Aim of the task:
Begin at the first line and end at the line containing "const EYE_OUT = 0.72;". Extract exactly those lines.

-- begin --

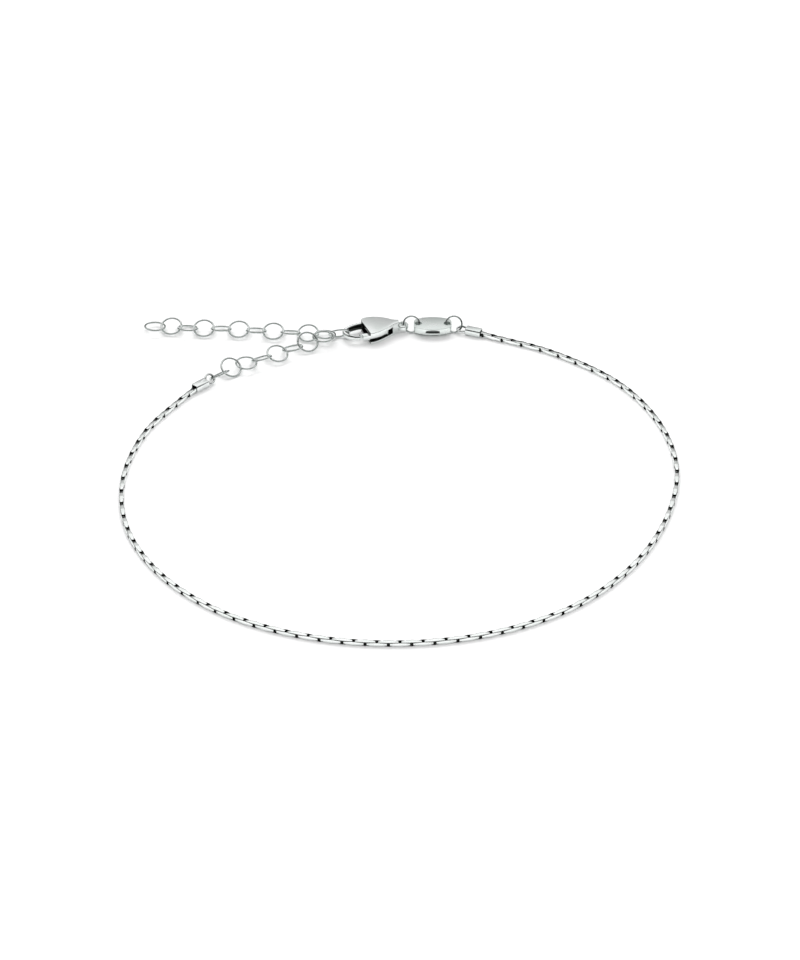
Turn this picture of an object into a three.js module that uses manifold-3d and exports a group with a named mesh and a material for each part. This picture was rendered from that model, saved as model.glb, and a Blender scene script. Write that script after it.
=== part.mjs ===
// Chain anklet lying in a loop, closed by a lobster clasp on a ring of its extender.
// Millimetres, +Z up. The chain, extender and clasp lie on the plane z = 0.
import * as THREE from 'three';
import Module from 'manifold-3d';
import { mergeVertices } from 'three/addons/utils/BufferGeometryUtils.js';

const wasm = await Module();
wasm.setup();

// Fine chain: flat-strip loops, alternate ones turned by a quarter turn.
const LINK_PITCH = 1.6;
const FIRST_LINK_IN = 1.97;
const LAST_LINK_IN = 0.87;
const CAP_RISE_RUN = 8;
const STEP = 0.1;
const LINK_LENGTH = 2.95;
const LINK_HEIGHT = 0.8;
const LINK_WIDTH = 0.8;
const LINK_END_WIDTH = 0.4;
const LINK_STRIP = 0.17;

// Extender rings and the two jump rings: outer diameter and wire diameter.
const RING = { outer: 3.4, wire: 0.32 };
const JUMP_RING = { outer: 2.76, wire: 0.3 };
const RING_SIDES = 11;
const WIRE_SIDES = 5;

// End caps: a tube crimped on the chain with an eye ring at its closed end.
const CAP_LENGTH = 2.4;
const CAP_WIDTH = 1.4;
const CAP_HEIGHT = 1.15;
const CAP_WALL = 0.12;
const CAP_CORNER = 0.25;
const CAP_FLOOR = 0.5;
const EYE = { outer: 1.84, wire: 0.34 };
const EYE_SIDES = 12;
const EYE_OUT = 0.72;

// Tag: a small bare barrel-shaped plate with a hole near each end.
const TAG_LENGTH = 5.8;
const TAG_WIDTH = 3.6;
const TAG_END_WIDTH = 1.9;
const TAG_THICK = 1.0;
const TAG_LIFT = 0.5;
const TAG_BEVEL = 0.12;
const TAG_HOLE = 1.04;
const TAG_HOLE_INSET = 0.7;

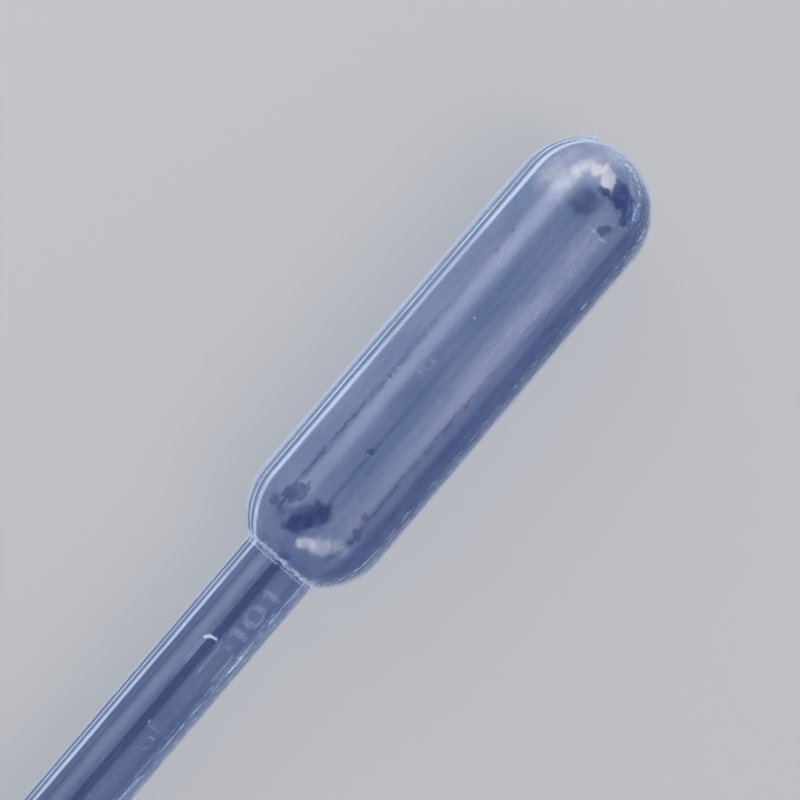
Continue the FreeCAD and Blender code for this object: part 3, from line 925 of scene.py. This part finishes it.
camera = bpy.data.objects.new("camera", bpy.data.cameras.new("camera"))
bpy.context.scene.collection.objects.link(camera)
camera.data.lens = 85
camera.data.clip_start = 0.005
camera.matrix_world = (
    Matrix.Translation(aim + to_camera * camera_distance)
    @ Matrix((picture_right, picture_up, to_camera)).transposed().to_4x4()
)
bpy.context.scene.camera = camera

lamp_distance, lamp_length = 360 * MM, 500 * MM


def softbox(name, from_turn, to_turn, power, profile, along_profile, colour=(1, 1, 1)):
    """A long soft lamp parallel to the pipette, between two turns about it from the camera's side.
    The profiles say how bright it is across its width and along its length, from the tip's end."""
    lamp_turn, half = radians(from_turn + to_turn) / 2, radians(to_turn - from_turn) / 2
    data = bpy.data.lights.new(name, "AREA")
    data.shape, data.size, data.size_y = "RECTANGLE", 2 * lamp_distance * tan(half), lamp_length
    data.energy, data.color = power, colour
    data.use_nodes = True
    lamp_nodes, lamp_links = data.node_tree.nodes, data.node_tree.links
    surface = lamp_nodes.new("ShaderNodeNewGeometry")
    split = lamp_nodes.new("ShaderNodeSeparateXYZ")
    lamp_links.new(surface.outputs["Parametric"], split.inputs[0])
    both = lamp_nodes.new("ShaderNodeMath")
    both.operation = "MULTIPLY"
    for number, stops in enumerate((profile, along_profile)):
        ramp = lamp_nodes.new("ShaderNodeValToRGB")
        ramp.color_ramp.interpolation = "EASE"
        while len(ramp.color_ramp.elements) < len(stops):
            ramp.color_ramp.elements.new(0.5)
        for stop, (position, level) in zip(ramp.color_ramp.elements, stops):
            stop.position, stop.color = position, (level, level, level, 1)
        lamp_links.new(split.outputs[number], ramp.inputs[0])
        lamp_links.new(ramp.outputs["Color"], both.inputs[number])
    lamp_links.new(both.outputs[0], lamp_nodes["Emission"].inputs["Strength"])
    lamp = bpy.data.objects.new(name, data)
    bpy.context.scene.collection.objects.link(lamp)
    side = to_crown.cross(to_camera).normalized()
    over = side.cross(to_crown)
    out = cos(lamp_turn) * over + sin(lamp_turn) * side
    lamp.matrix_world = (
        Matrix.Translation(aim + out * lamp_distance)
        @ Matrix((to_crown.cross(out), to_crown, out)).transposed().to_4x4()
    )


softbox(
    "left_softbox", -70, -24, 2.1, [(0.0, 0.0), (0.4, 1.0), (0.6, 0.9), (1.0, 0.0)],
    [(0.0, 0.0), (0.2, 0.22), (0.4, 0.32), (0.55, 0.65), (0.67, 1.0), (0.8, 0.9), (1.0, 0.0)],
)
softbox(
    "right_softbox", 15, 68, 1.9, [(0.0, 0.0), (0.4, 0.85), (0.85, 1.0), (1.0, 0.0)],
    [(0.0, 0.0), (0.2, 0.08), (0.4, 0.12), (0.55, 0.5), (0.63, 1.0), (0.7, 1.0), (0.72, 0.0), (1.0, 0.0)],
    colour=(1.0, 0.94, 0.92),
)

bpy.context.scene.view_settings.view_transform = "Standard"
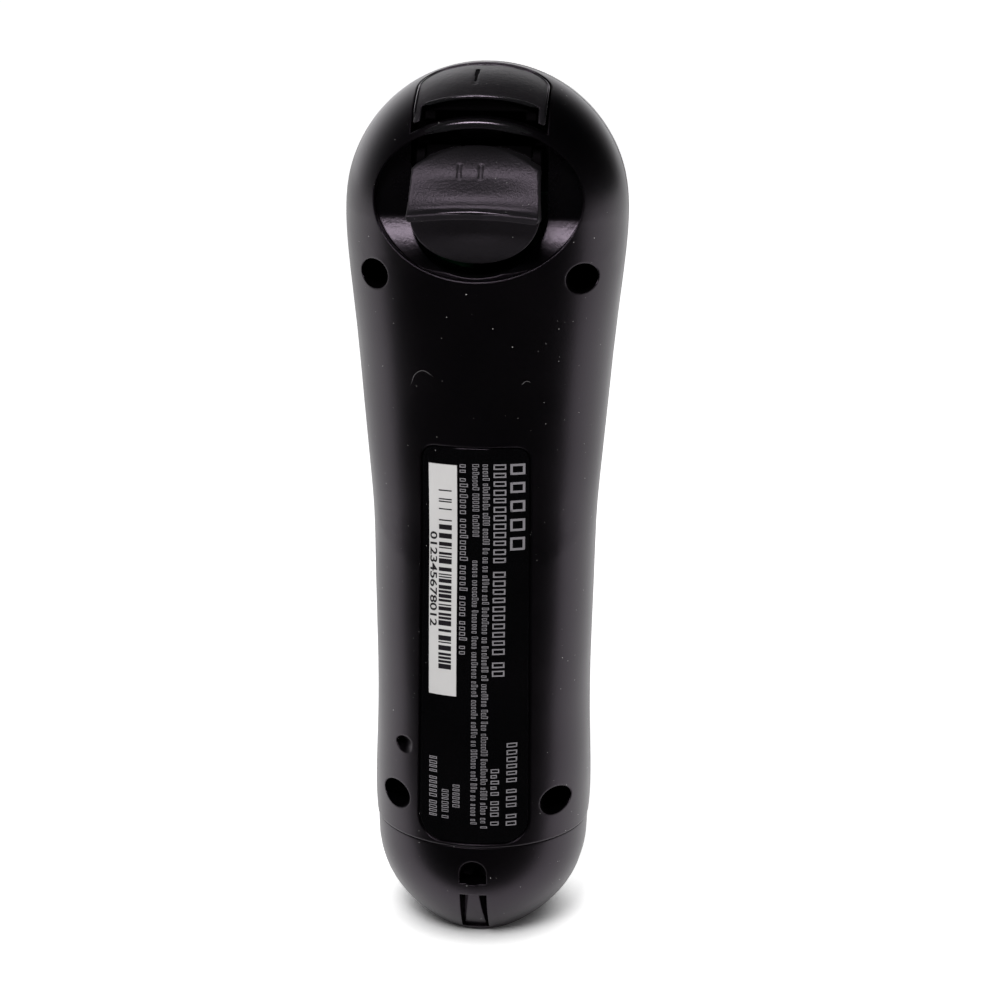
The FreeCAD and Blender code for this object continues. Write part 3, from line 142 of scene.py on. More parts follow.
# Sizes and depths in mm. What a look doesn't say for itself comes from this plain one.
plain = {"cloudSize": 14.0, "grainSize": 0.35, "grainStrength": 0.25, "grainDepth": 0.03, "edge": 0.12,
         "cast": purple, "dust": 0.0, "metal": 0.0, "shine": 0.5, "coat": 0.0}
looks = {
    # satin ABS, spark-eroded: nearly black, its grain spreads reflections into a soft edge glow
    "shell": dict(plain, name="moulded ABS satin", colours=("#020203", "#040304"), roughness=(0.28, 0.35),
                  dust=0.65, dustPitch=0.95, dustSize=0.08, edge=0.4),
    # smoother insert: the ramp mirrors the surroundings more tightly than the shell
    "bezel": dict(plain, name="moulded ABS semi-gloss", colours=("#030304", "#050506"),
                  roughness=(0.25, 0.31), grainSize=0.7, grainStrength=0.9, grainDepth=0.05, edge=0.3),
    # coarse texture under the finger: greyer, with a sparkle of tiny highlights
    "key": dict(plain, name="moulded ABS coarse texture", colours=("#1c1b1d", "#222123"),
                roughness=(0.34, 0.44), grainSize=0.3, grainStrength=1.0, grainDepth=0.08,
                dust=0.75, dustPitch=0.8, dustSize=0.07, edge=0.35),
    # edges that fingers rub: the same plastic without its texture and glossier, so they draw thin bright
    # lines; lighter than the shell, so on the recess rim it is a painted highlight
    "rubbedAndHighlight": dict(plain, name="moulded ABS rubbed smooth", colours=("#151516", "#1a1a1b"),
                   roughness=(0.13, 0.19), shine=0.9, grainStrength=0.5, grainDepth=0.04),
    # dead matt black for the frame seen in the shade of the recess; the triggers' insides and the switch
    # under the upper trigger take it as painted shade, so that nothing shines there
    "frame": dict(plain, name="plain moulded ABS", colours=("#030303", "#050505"), roughness=(0.8, 0.9),
                  shine=0.12),
    # polished mould: the ring round the stick has the sharpest reflections of the case
    "ring": dict(plain, name="moulded ABS gloss", colours=("#0a0a0b", "#0e0e0f"), roughness=(0.1, 0.16)),
    # moulded in a fine-grained tool: even and a little glossier than the case
    "button": dict(plain, name="moulded polycarbonate", colours=("#121214", "#161618"), roughness=(0.2, 0.3)),
    # soft and dry to the touch, so it shows almost no highlight
    "stick": dict(plain, name="soft-touch rubber", colours=("#131314", "#19191a"), roughness=(0.6, 0.75)),
    # flat glossy film: dark, with the clearest reflection on the grip
    "label": dict(plain, name="polycarbonate label film", colours=("#050506", "#070708"),
                  roughness=(0.09, 0.15), grainStrength=0.02, dust=0.3, dustPitch=1.5, dustSize=0.06,
                  edge=0.3),
    # coated paper: nearly white, barely shiny
    "sticker": dict(plain, name="white coated paper", colours=("#d2d1cf", "#dcdbd9"), roughness=(0.45, 0.55),
                    grainStrength=0.08),
    # ink on film and paper: matt and thin, grey on the label and black on the sticker
    "greyInk": dict(plain, name="grey screen ink", colours=("#807e81", "#8d8b8e"), roughness=(0.5, 0.6)),
    "blackInk": dict(plain, name="black thermal ink", colours=("#161617", "#1d1d1e"), roughness=(0.5, 0.6)),
    # grey fibres that scatter light
    "lint": dict(plain, name="lint and scuff", colours=("#5d5b5c", "#6d6b6c"), roughness=(0.8, 0.9)),
    # bright plating on the steel inside; the fixings seen from outside are the same steel painted near black:
    # painted shade down their holes and in the recess
    "steel": dict(plain, name="zinc-plated steel", colours=("#8d8f92", "#a5a7aa"), roughness=(0.28, 0.4),
                  metal=1.0),
    "shadedSteel": dict(plain, name="black-oxide steel", colours=("#0c0c0d", "#121213"), roughness=(0.45, 0.6),
                      metal=1.0),
    "tin": dict(plain, name="tin-plated steel", colours=("#a9a9a6", "#bdbdb9"), roughness=(0.25, 0.38),
                metal=1.0),
    # glass-filled housings of the switches: dark grey, dull
    "switch": dict(plain, name="moulded nylon", colours=("#262627", "#303032"), roughness=(0.45, 0.55)),
    # green lacquer over the laminate, smooth and shiny
    "board": dict(plain, name="solder mask on glass epoxy", colours=("#0d3b22", "#12492b"),
                  roughness=(0.25, 0.35)),
    # grey rubber sheet with a dry bloom
    "mat": dict(plain, name="silicone rubber", colours=("#8f8f92", "#9c9c9f"), roughness=(0.55, 0.7)),
    # cast lens over a lamp: deep red with a wet gloss; the guide in front of it is the same red, smoked
    "lamp": dict(plain, name="clear red epoxy", colours=("#8c1512", "#a31c18"), roughness=(0.12, 0.2),
                 coat=0.5),
    "guide": dict(plain, name="smoked polycarbonate", colours=("#5a1714", "#651c18"), roughness=(0.1, 0.18),
                  coat=0.4),
    # transfer-moulded package, matt from its mould
    "chip": dict(plain, name="black epoxy", colours=("#131313", "#191919"), roughness=(0.5, 0.6)),
    # amber film of the flat link, shiny on both faces
    "link": dict(plain, name="polyimide film", colours=("#a3621a", "#b56f22"), roughness=(0.2, 0.3)),
    # foil pouch under a tight sleeve: grey with a soft sheen
    "cell": dict(plain, name="shrink-wrapped foil", colours=("#5b5f6b", "#666a76"), roughness=(0.35, 0.5)),
    # small moulded plug, and the red cover of its wire
    "plug": dict(plain, name="cream nylon", colours=("#d8d0b8", "#e2dac4"), roughness=(0.4, 0.5)),
    "lead": dict(plain, name="silicone wire cover", colours=("#9a1512", "#a81c18"), roughness=(0.4, 0.5)),
}
materials = {slotName: surfaceMaterial(look) for slotName, look in looks.items()}
print("materials:", len(materials))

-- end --

Answer below:
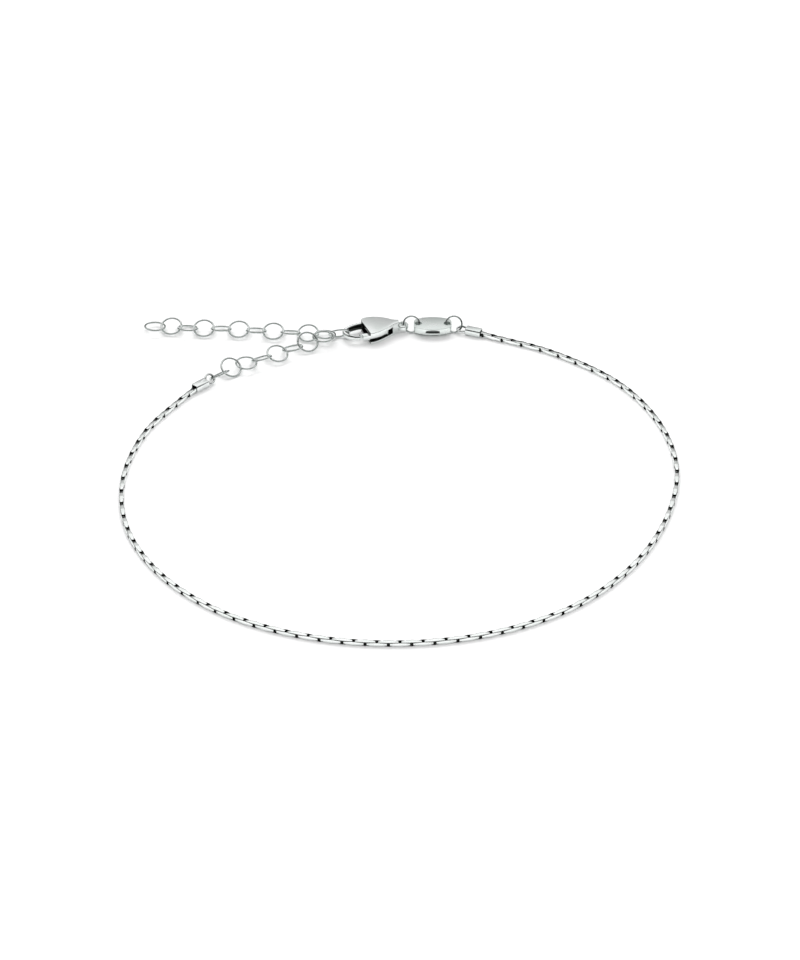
Turn this picture of an object into a three.js module that uses manifold-3d and exports a group with a named mesh and a material for each part. This picture was rendered from that model, saved as model.glb, and a Blender scene script. Write that script after it.
=== part.mjs ===
// Chain anklet lying in a loop, closed by a lobster clasp on a ring of its extender.
// Millimetres, +Z up. The chain, extender and clasp lie on the plane z = 0.
import * as THREE from 'three';
import Module from 'manifold-3d';
import { mergeVertices } from 'three/addons/utils/BufferGeometryUtils.js';

const wasm = await Module();
wasm.setup();

// Fine chain: flat-strip loops, alternate ones turned by a quarter turn.
const LINK_PITCH = 1.6;
const FIRST_LINK_IN = 1.97;
const LAST_LINK_IN = 0.87;
const CAP_RISE_RUN = 8;
const STEP = 0.1;
const LINK_LENGTH = 2.95;
const LINK_HEIGHT = 0.8;
const LINK_WIDTH = 0.8;
const LINK_END_WIDTH = 0.4;
const LINK_STRIP = 0.17;

// Extender rings and the two jump rings: outer diameter and wire diameter.
const RING = { outer: 3.4, wire: 0.32 };
const JUMP_RING = { outer: 2.76, wire: 0.3 };
const RING_SIDES = 11;
const WIRE_SIDES = 5;

// End caps: a tube crimped on the chain with an eye ring at its closed end.
const CAP_LENGTH = 2.4;
const CAP_WIDTH = 1.4;
const CAP_HEIGHT = 1.15;
const CAP_WALL = 0.12;
const CAP_CORNER = 0.25;
const CAP_FLOOR = 0.5;
const EYE = { outer: 1.84, wire: 0.34 };
const EYE_SIDES = 12;
const EYE_OUT = 0.72;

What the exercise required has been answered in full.